No end in sight for Unisa shutdown, students vow to continue on Monday
The shutdown of the University of South Africa's (Unisa) Sunnyside campus in Tshwane has entered its fifth day, but there doesn't seem to be an end in sight as students and unions are expected to intensify protests next week.
Students have kept the Sunnyside campus on lockdown since Monday.
Unisa spokesperson Martin Ramotshela told News24 that the Sunnyside campus was still on lockdown after an impasse was reached in its negotiations with disgruntled South African Students Congress (Sasco) members on Tuesday.
Ramotshela previously said university management and Sasco members were only able to agree on two of the six issues raised and common ground could not be found. The shutdown could therefore not be halted.
Ramotshela later explained that one of the demands was that those who applied to study at the institution, must be accepted irrespective of the university's limit on the number of students it could take.
"We can't exceed the numbers. We are not policy makers, we are policy implementers," said Ramotshela.
He added that offers were made to some of the students who qualified but who weren't initially accepted. They are currently registering those students.
It is also understood that prospective students had also not had feedback from Unisa about whether their applications were successful. Ramotshela urged all students who hadn't had feedback about their applications to contact Unisa for assistance.
Members of the National Health and Allied Workers Union (Nehawu) have given their support to the students, who vowed to shut down the campus until their demands were met.
Ntsako Nombelani, Nehawu's national organiser for higher education, told News24 that the Sunnyside campus would be shut down again on Monday and that it would intensify.
Meanwhile, Ramotshela said the university was open to continue talks and that an offer had been made to Sasco to go back to the negotiating table.
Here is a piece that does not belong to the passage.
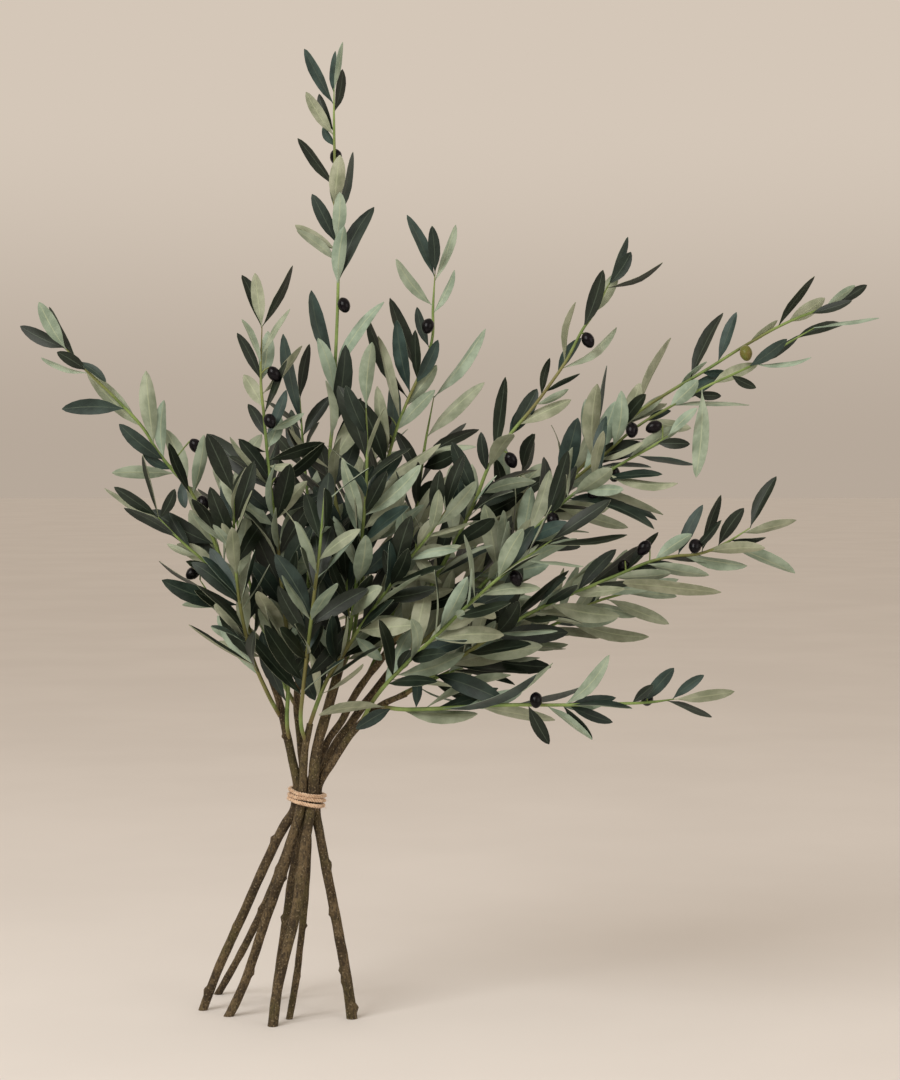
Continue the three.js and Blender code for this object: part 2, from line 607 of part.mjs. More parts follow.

Sasco disrupts University of the Free State
On Wednesday, students purportedly also from Sasco in Bloemfontein, disrupted student academic services on the University of the Free State's (UFS) Bloemfontein campus.
The group of students allegedly blocked entry to the campus from one of five gates, UFS spokesperson Lacea Loader said.
"The on-campus student academic services programme was subsequently temporarily suspended. However, online and email academic services continued as normal," said Loader.
UFS also dismissed claims that the students disrupted on-campus registration, saying that while online registration started on Monday, on-campus registration only starts on January 21.
"The only student academic services currently available on the campus are that of information services and enquiries from students visiting faculties, as well as assistance with online access to the Central Application Clearing House (CACH)."
Loader added that UFS management engaged with the implicated group of students, as well as representatives of the Institutional Student Representative Council (ISRC).
"Concessions between the university and the ISRC were reached [on Thursday]."
"The management furthermore condemned the behaviour of the group of students who disrupted the student academic services programme," Loader added.